JAC also makes 1.9-litre and 2.8-litre diesels for its SUV, pick-up and light-duty truck ranges.

And in a move that will shake many western truck companies, JAC has signed joint venture deals to develop both heavy trucks and matching engines with American companies Navistar International and NC2, with many of those vehicles destined for export markets.

JAC's pick-up range is set to be expanded with a 4x4 model soon, and a van that can double as a small bus or cargo vehicle is also mooted.

While the company's trucks all carry 'JAC' badges on the nose, the light vehicles wear a five-pointed star badge that appears to take its inspiration from either Chrysler's Pentastar or Mercedes-Benz's three-pointed logo.

While JAC is coy on its plans beyond trucks for Australia, JAC International marketing director Eric Zhang told GoAuto: “We do hope we can come to your market.”

Like most Chinese car-makers, JAC is wrestling with achieving the high emissions and crash safety requirements of western markets such as Europe, the US and Australia, along with right-hand drive.

However, it says its A-Class small car already has been engineered to meet Euro standards.

Mr Zhang said the full European roll-out could happen in 2014 or 2015, as JAC was giving precedence to developing left-hand drive markets, especially Brazil, where it hoped to sell between 50,000 and 100,000 vehicles by 2015.
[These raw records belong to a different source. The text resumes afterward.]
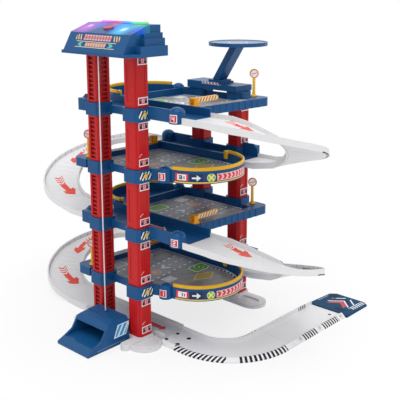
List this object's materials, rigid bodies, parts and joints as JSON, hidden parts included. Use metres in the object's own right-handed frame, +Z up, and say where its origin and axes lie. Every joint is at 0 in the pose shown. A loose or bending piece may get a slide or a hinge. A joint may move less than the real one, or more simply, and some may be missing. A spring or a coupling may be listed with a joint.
{
  "type": "toy parking garage",
  "caption": "Toy parking garage: stacked decks on columns, hairpin tracks down to a ground track and ramp, a corded lift with a motor head, barrier gates and a helipad.",
  "frame": {"origin": "on the ground, under the middle of the bounding box", "axes": "+Z up, +Y along the garage's longest side towards the turns of the odd tracks, +X from the lift tower towards the back columns"},
  "size_m": [0.398, 0.49, 0.4267],
  "materials": {
    "blue": "moulded, satin",
    "red": "moulded, satin",
    "grey": "moulded, satin",
    "yellow": "moulded",
    "orange": "moulded",
    "cord": "twisted",
    "lens": "clear, tinted",
    "metal": "plain"
  },
  "bodies": {
    "garage": {"lift_column_right_1": "red", "lift_column_right_2": "red", "lift_column_right_3": "red", "lift_column_right_4": "red", "lift_column_right_5": "red", "lift_column_left_1": "red", "lift_column_left_2": "red", "lift_column_left_3": "red", "lift_column_left_4": "red", "lift_column_left_5": "red", "back_column_left_1": "red", "back_column_left_2": "red", "back_column_left_3": "red", "back_column_left_4": "red", "back_column_right_1": "red", "back_column_right_2": "red", "back_column_right_3": "red", "back_column_right_4": "red", "deck_1": "blue", "balcony_rail_1": "yellow", "gate_foot_1": "orange", "road_sign_1": "yellow", "deck_2": "blue", "balcony_rail_2": "yellow", "gate_foot_2": "orange", "road_sign_2": "yellow", "deck_3": "blue", "balcony_rail_3": "yellow", "gate_foot_3": "orange", "road_sign_3": "yellow", "deck_4": "blue", "balcony_rail_4": "yellow", "gate_foot_4": "orange", "road_sign_4": "yellow", "track_4_to_3": "grey", "track_3_to_2": "grey", "track_2_to_1": "grey", "track_1_to_ground": "grey", "ground_curve": "grey", "exit_track": "grey", "exit_ramp": "blue", "foot_lift_right": "grey", "foot_lift_left": "grey", "foot_back_right": "grey", "foot_back_left": "grey", "hoist_cord": "cord", "roof_shell": "blue", "roof_base": "blue", "gear_motor": "metal", "battery_door": "blue", "lamp_lens": "lens", "helipad_bridge": "blue", "helipad": "blue"},
    "cab": {"lift_cab": "blue"},
    "drum": {"winding_drum": "grey"},
    "button": {"call_button": "red"},
    "barrier_1": {"gate_arm_1": "orange"},
    "barrier_2": {"gate_arm_2": "orange"},
    "barrier_3": {"gate_arm_3": "orange"},
    "barrier_4": {"gate_arm_4": "orange"}
  },
  "joints": [
    {"name": "lift_slide", "type": "slide", "parent": "garage", "child": "cab", "axis": [0, 0, 1], "range_m": [0, 0.308], "deforming": ["hoist_cord"]},
    {"name": "drum_spin", "type": "hinge", "parent": "garage", "child": "drum", "pos_m": [-0.1335, 0, 0.398], "axis": [0, 1, 0], "range_deg": [0, 2354]},
    {"name": "barrier_lift_1", "type": "hinge", "parent": "garage", "child": "barrier_1", "pos_m": [0.026, 0.075, 0.0845], "axis": [0, 1, 0], "range_deg": [0, 80]},
    {"name": "barrier_lift_2", "type": "hinge", "parent": "garage", "child": "barrier_2", "pos_m": [-0.044, -0.075, 0.1645], "axis": [0, -1, 0], "range_deg": [0, 80]},
    {"name": "barrier_lift_3", "type": "hinge", "parent": "garage", "child": "barrier_3", "pos_m": [0.026, 0.075, 0.2445], "axis": [0, 1, 0], "range_deg": [0, 80]},
    {"name": "barrier_lift_4", "type": "hinge", "parent": "garage", "child": "barrier_4", "pos_m": [-0.044, -0.075, 0.3245], "axis": [0, -1, 0], "range_deg": [0, 80]},
    {"name": "button_press", "type": "slide", "parent": "garage", "child": "button", "axis": [0.3392, 0, -0.9407], "range_m": [0, 0.0012], "stiffness_N_per_m": 200}
  ],
  "couplings": [
    {"joint": "drum_spin", "follows": "lift_slide", "rad_per_m": 133.33}
  ]
}
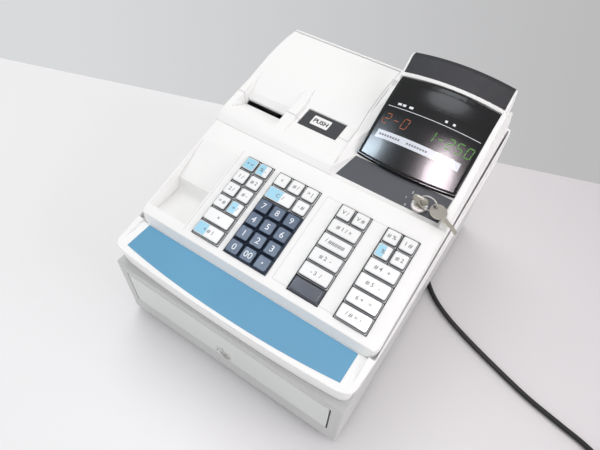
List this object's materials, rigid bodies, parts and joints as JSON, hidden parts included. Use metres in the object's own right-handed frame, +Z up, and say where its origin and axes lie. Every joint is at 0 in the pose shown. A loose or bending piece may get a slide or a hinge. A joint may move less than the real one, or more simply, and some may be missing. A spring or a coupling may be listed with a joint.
{
  "type": "cash register",
  "caption": "Electronic cash register with sloped key deck, coin recess, receipt printer cover and tilted display, on a steel cash drawer with note and coin tray.",
  "frame": {"origin": "middle of the register's footprint on the table, measured without the cord and what is on it", "axes": "+Z up; -Y towards the operator, who sees the drawer front; +X to the operator's right"},
  "size_m": [0.6575, 0.4983, 0.2702],
  "materials": {
    "cabinet_paint": "satin paint",
    "drawer_paint": "satin paint",
    "lock_metal": "satin nickel",
    "tray_plastic": "matte",
    "case_plastic": "fine grain",
    "button_plastic": "matte",
    "printer_metal": "zinc plated",
    "roll_paper": "matte",
    "smoked_window": "glossy smoked acrylic",
    "key_metal": "worn nickel",
    "display_grey": "semi gloss",
    "cord_rubber": "soft",
    "key_dark": "satin",
    "key_clear": "clear cap over white"
  },
  "bodies": {
    "register": {"cabinet": "cabinet_paint", "base_case": "case_plastic", "key_deck": "case_plastic", "rear_case": "case_plastic", "printer_unit": "printer_metal", "display_window": "smoked_window", "mode_lock": "lock_metal", "strain_relief": "cord_rubber", "cord_coil": "cord_rubber", "power_cord": "cord_rubber", "power_plug": "cord_rubber"},
    "drawer": {"drawer": "drawer_paint", "coin_tray": "tray_plastic"},
    "drawer_lock": {"drawer_lock": "lock_metal"},
    "cover": {"printer_cover": "case_plastic"},
    "cover_button": {"cover_button": "button_plastic"},
    "customer_display": {"customer_display": "display_grey"},
    "mode_key": {"mode_key": "key_metal"},
    "paper_roll": {"paper_roll": "roll_paper"},
    "key_a1_1": {"key_a1_1": "key_clear"},
    "key_a1_2": {"key_a1_2": "key_clear"},
    "key_b1_1": {"key_b1_1": "key_clear"},
    "key_b1_2": {"key_b1_2": "key_clear"},
    "key_b1_3": {"key_b1_3": "key_clear"},
    "key_c1_1": {"key_c1_1": "key_clear"},
    "key_c1_2": {"key_c1_2": "key_clear"},
    "key_d1_1": {"key_d1_1": "key_clear"},
    "key_d1_2": {"key_d1_2": "key_clear"},
    "key_a2_1": {"key_a2_1": "key_clear"},
    "key_a2_2": {"key_a2_2": "key_clear"},
    "key_b2_1": {"key_b2_1": "key_clear"},
    "key_b2_3": {"key_b2_3": "key_clear"},
    "key_c2": {"key_c2": "key_clear"},
    "key_d2_1": {"key_d2_1": "key_clear"},
    "key_d2_2": {"key_d2_2": "key_clear"},
    "key_a3_1": {"key_a3_1": "key_clear"},
    "key_a3_2": {"key_a3_2": "key_clear"},
    "key_b3_1": {"key_b3_1": "key_dark"},
    "key_b3_2": {"key_b3_2": "key_dark"},
    "key_b3_3": {"key_b3_3": "key_dark"},
    "key_c3": {"key_c3": "key_clear"},
    "key_d3": {"key_d3": "key_clear"},
    "key_a4_1": {"key_a4_1": "key_clear"},
    "key_a4_2": {"key_a4_2": "key_clear"},
    "key_b4_1": {"key_b4_1": "key_dark"},
    "key_b4_2": {"key_b4_2": "key_dark"},
    "key_b4_3": {"key_b4_3": "key_dark"},
    "key_c4": {"key_c4": "key_clear"},
    "key_d4": {"key_d4": "key_clear"},
    "key_a5": {"key_a5": "key_clear"},
    "key_b5_1": {"key_b5_1": "key_dark"},
    "key_b5_2": {"key_b5_2": "key_dark"},
    "key_b5_3": {"key_b5_3": "key_dark"},
    "key_c5": {"key_c5": "key_clear"},
    "key_d5": {"key_d5": "key_clear"},
    "key_a6": {"key_a6": "key_clear"},
    "key_b6_1": {"key_b6_1": "key_dark"},
    "key_b6_2": {"key_b6_2": "key_dark"},
    "key_b6_3": {"key_b6_3": "key_dark"},
    "key_d6": {"key_d6": "key_clear"}
  },
  "joints": [
    {"name": "drawer_slide", "type": "slide", "parent": "register", "child": "drawer", "axis": [0, -1, 0], "range_m": [0, 0.29]},
    {"name": "cover_hinge", "type": "hinge", "parent": "register", "child": "cover", "pos_m": [0, 0.1728, 0.22729], "axis": [-1, 0, 0], "range_deg": [0, 75]},
    {"name": "customer_display_rise", "type": "slide", "parent": "register", "child": "customer_display", "axis": [0, 0, 1], "range_m": [0, 0.04]},
    {"name": "button_press", "type": "slide", "parent": "cover", "child": "cover_button", "axis": [0, 0, -1], "range_m": [0, 0.003], "stiffness_N_per_m": 300, "springref_m": -0.002},
    {"name": "mode_key_turn", "type": "hinge", "parent": "register", "child": "mode_key", "pos_m": [0.117, 0.0155, 0.19168], "axis": [0, -0.3032, 0.9529], "range_deg": [-60, 90]},
    {"name": "drawer_lock_turn", "type": "hinge", "parent": "drawer", "child": "drawer_lock", "pos_m": [0.002, -0.1975, 0.049], "axis": [0, 1, 0], "range_deg": [0, 90]},
    {"name": "paper_roll_spin", "type": "hinge", "parent": "register", "child": "paper_roll", "pos_m": [-0.1185, 0.1245, 0.184], "axis": [1, 0, 0], "continuous": true},
    {"name": "key_a1_1_press", "type": "slide", "parent": "register", "child": "key_a1_1", "axis": [0, 0.2749, -0.9615], "range_m": [0, 0.0035], "stiffness_N_per_m": 150, "springref_m": -0.003},
    {"name": "key_a1_2_press", "type": "slide", "parent": "register", "child": "key_a1_2", "axis": [0, 0.2749, -0.9615], "range_m": [0, 0.0035], "stiffness_N_per_m": 150, "springref_m": -0.003},
    {"name": "key_b1_1_press", "type": "slide", "parent": "register", "child": "key_b1_1", "axis": [0, 0.2749, -0.9615], "range_m": [0, 0.0035], "stiffness_N_per_m": 150, "springref_m": -0.003},
    {"name": "key_b1_2_press", "type": "slide", "parent": "register", "child": "key_b1_2", "axis": [0, 0.2749, -0.9615], "range_m": [0, 0.0035], "stiffness_N_per_m": 150, "springref_m": -0.003},
    {"name": "key_b1_3_press", "type": "slide", "parent": "register", "child": "key_b1_3", "axis": [0, 0.2749, -0.9615], "range_m": [0, 0.0035], "stiffness_N_per_m": 150, "springref_m": -0.003},
    {"name": "key_c1_1_press", "type": "slide", "parent": "register", "child": "key_c1_1", "axis": [0, 0.2749, -0.9615], "range_m": [0, 0.0035], "stiffness_N_per_m": 150, "springref_m": -0.003},
    {"name": "key_c1_2_press", "type": "slide", "parent": "register", "child": "key_c1_2", "axis": [0, 0.2749, -0.9615], "range_m": [0, 0.0035], "stiffness_N_per_m": 150, "springref_m": -0.003},
    {"name": "key_d1_1_press", "type": "slide", "parent": "register", "child": "key_d1_1", "axis": [0, 0.2749, -0.9615], "range_m": [0, 0.0035], "stiffness_N_per_m": 150, "springref_m": -0.003},
    {"name": "key_d1_2_press", "type": "slide", "parent": "register", "child": "key_d1_2", "axis": [0, 0.2749, -0.9615], "range_m": [0, 0.0035], "stiffness_N_per_m": 150, "springref_m": -0.003},
    {"name": "key_a2_1_press", "type": "slide", "parent": "register", "child": "key_a2_1", "axis": [0, 0.2749, -0.9615], "range_m": [0, 0.0035], "stiffness_N_per_m": 150, "springref_m": -0.003},
    {"name": "key_a2_2_press", "type": "slide", "parent": "register", "child": "key_a2_2", "axis": [0, 0.2749, -0.9615], "range_m": [0, 0.0035], "stiffness_N_per_m": 150, "springref_m": -0.003},
    {"name": "key_b2_1_press", "type": "slide", "parent": "register", "child": "key_b2_1", "axis": [0, 0.2749, -0.9615], "range_m": [0, 0.0035], "stiffness_N_per_m": 150, "springref_m": -0.003},
    {"name": "key_b2_3_press", "type": "slide", "parent": "register", "child": "key_b2_3", "axis": [0, 0.2749, -0.9615], "range_m": [0, 0.0035], "stiffness_N_per_m": 150, "springref_m": -0.003},
    {"name": "key_c2_press", "type": "slide", "parent": "register", "child": "key_c2", "axis": [0, 0.2749, -0.9615], "range_m": [0, 0.0035], "stiffness_N_per_m": 150, "springref_m": -0.003},
    {"name": "key_d2_1_press", "type": "slide", "parent": "register", "child": "key_d2_1", "axis": [0, 0.2749, -0.9615], "range_m": [0, 0.0035], "stiffness_N_per_m": 150, "springref_m": -0.003},
    {"name": "key_d2_2_press", "type": "slide", "parent": "register", "child": "key_d2_2", "axis": [0, 0.2749, -0.9615], "range_m": [0, 0.0035], "stiffness_N_per_m": 150, "springref_m": -0.003},
    {"name": "key_a3_1_press", "type": "slide", "parent": "register", "child": "key_a3_1", "axis": [0, 0.2749, -0.9615], "range_m": [0, 0.0035], "stiffness_N_per_m": 150, "springref_m": -0.003},
    {"name": "key_a3_2_press", "type": "slide", "parent": "register", "child": "key_a3_2", "axis": [0, 0.2749, -0.9615], "range_m": [0, 0.0035], "stiffness_N_per_m": 150, "springref_m": -0.003},
    {"name": "key_b3_1_press", "type": "slide", "parent": "register", "child": "key_b3_1", "axis": [0, 0.2749, -0.9615], "range_m": [0, 0.0035], "stiffness_N_per_m": 150, "springref_m": -0.003},
    {"name": "key_b3_2_press", "type": "slide", "parent": "register", "child": "key_b3_2", "axis": [0, 0.2749, -0.9615], "range_m": [0, 0.0035], "stiffness_N_per_m": 150, "springref_m": -0.003},
    {"name": "key_b3_3_press", "type": "slide", "parent": "register", "child": "key_b3_3", "axis": [0, 0.2749, -0.9615], "range_m": [0, 0.0035], "stiffness_N_per_m": 150, "springref_m": -0.003},
    {"name": "key_c3_press", "type": "slide", "parent": "register", "child": "key_c3", "axis": [0, 0.2749, -0.9615], "range_m": [0, 0.0035], "stiffness_N_per_m": 150, "springref_m": -0.003},
    {"name": "key_d3_press", "type": "slide", "parent": "register", "child": "key_d3", "axis": [0, 0.2749, -0.9615], "range_m": [0, 0.0035], "stiffness_N_per_m": 150, "springref_m": -0.003},
    {"name": "key_a4_1_press", "type": "slide", "parent": "register", "child": "key_a4_1", "axis": [0, 0.2749, -0.9615], "range_m": [0, 0.0035], "stiffness_N_per_m": 150, "springref_m": -0.003},
    {"name": "key_a4_2_press", "type": "slide", "parent": "register", "child": "key_a4_2", "axis": [0, 0.2749, -0.9615], "range_m": [0, 0.0035], "stiffness_N_per_m": 150, "springref_m": -0.003},
    {"name": "key_b4_1_press", "type": "slide", "parent": "register", "child": "key_b4_1", "axis": [0, 0.2749, -0.9615], "range_m": [0, 0.0035], "stiffness_N_per_m": 150, "springref_m": -0.003},
    {"name": "key_b4_2_press", "type": "slide", "parent": "register", "child": "key_b4_2", "axis": [0, 0.2749, -0.9615], "range_m": [0, 0.0035], "stiffness_N_per_m": 150, "springref_m": -0.003},
    {"name": "key_b4_3_press", "type": "slide", "parent": "register", "child": "key_b4_3", "axis": [0, 0.2749, -0.9615], "range_m": [0, 0.0035], "stiffness_N_per_m": 150, "springref_m": -0.003},
    {"name": "key_c4_press", "type": "slide", "parent": "register", "child": "key_c4", "axis": [0, 0.2749, -0.9615], "range_m": [0, 0.0035], "stiffness_N_per_m": 150, "springref_m": -0.003},
    {"name": "key_d4_press", "type": "slide", "parent": "register", "child": "key_d4", "axis": [0, 0.2749, -0.9615], "range_m": [0, 0.0035], "stiffness_N_per_m": 150, "springref_m": -0.003},
    {"name": "key_a5_press", "type": "slide", "parent": "register", "child": "key_a5", "axis": [0, 0.2749, -0.9615], "range_m": [0, 0.0035], "stiffness_N_per_m": 150, "springref_m": -0.003},
    {"name": "key_b5_1_press", "type": "slide", "parent": "register", "child": "key_b5_1", "axis": [0, 0.2749, -0.9615], "range_m": [0, 0.0035], "stiffness_N_per_m": 150, "springref_m": -0.003},
    {"name": "key_b5_2_press", "type": "slide", "parent": "register", "child": "key_b5_2", "axis": [0, 0.2749, -0.9615], "range_m": [0, 0.0035], "stiffness_N_per_m": 150, "springref_m": -0.003},
    {"name": "key_b5_3_press", "type": "slide", "parent": "register", "child": "key_b5_3", "axis": [0, 0.2749, -0.9615], "range_m": [0, 0.0035], "stiffness_N_per_m": 150, "springref_m": -0.003},
    {"name": "key_c5_press", "type": "slide", "parent": "register", "child": "key_c5", "axis": [0, 0.2749, -0.9615], "range_m": [0, 0.0035], "stiffness_N_per_m": 150, "springref_m": -0.003},
    {"name": "key_d5_press", "type": "slide", "parent": "register", "child": "key_d5", "axis": [0, 0.2749, -0.9615], "range_m": [0, 0.0035], "stiffness_N_per_m": 150, "springref_m": -0.003},
    {"name": "key_a6_press", "type": "slide", "parent": "register", "child": "key_a6", "axis": [0, 0.2749, -0.9615], "range_m": [0, 0.0035], "stiffness_N_per_m": 150, "springref_m": -0.003},
    {"name": "key_b6_1_press", "type": "slide", "parent": "register", "child": "key_b6_1", "axis": [0, 0.2749, -0.9615], "range_m": [0, 0.0035], "stiffness_N_per_m": 150, "springref_m": -0.003},
    {"name": "key_b6_2_press", "type": "slide", "parent": "register", "child": "key_b6_2", "axis": [0, 0.2749, -0.9615], "range_m": [0, 0.0035], "stiffness_N_per_m": 150, "springref_m": -0.003},
    {"name": "key_b6_3_press", "type": "slide", "parent": "register", "child": "key_b6_3", "axis": [0, 0.2749, -0.9615], "range_m": [0, 0.0035], "stiffness_N_per_m": 150, "springref_m": -0.003},
    {"name": "key_d6_press", "type": "slide", "parent": "register", "child": "key_d6", "axis": [0, 0.2749, -0.9615], "range_m": [0, 0.0035], "stiffness_N_per_m": 150, "springref_m": -0.003}
  ]
}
WMC general manager Shannon Taylor, who acknowledges that his company is in the running for the JAC light vehicle business, said the timing of JAC's entry into the Australia market was at least a couple of years away, and would probably coincide with its entry into other western markets demanding similar standards and right-hand drive.

He said JAC and his company were focussed on rolling out the truck range across Australia and New Zealand, starting with light-duty trucks and gradually expanding the range into the heavy end.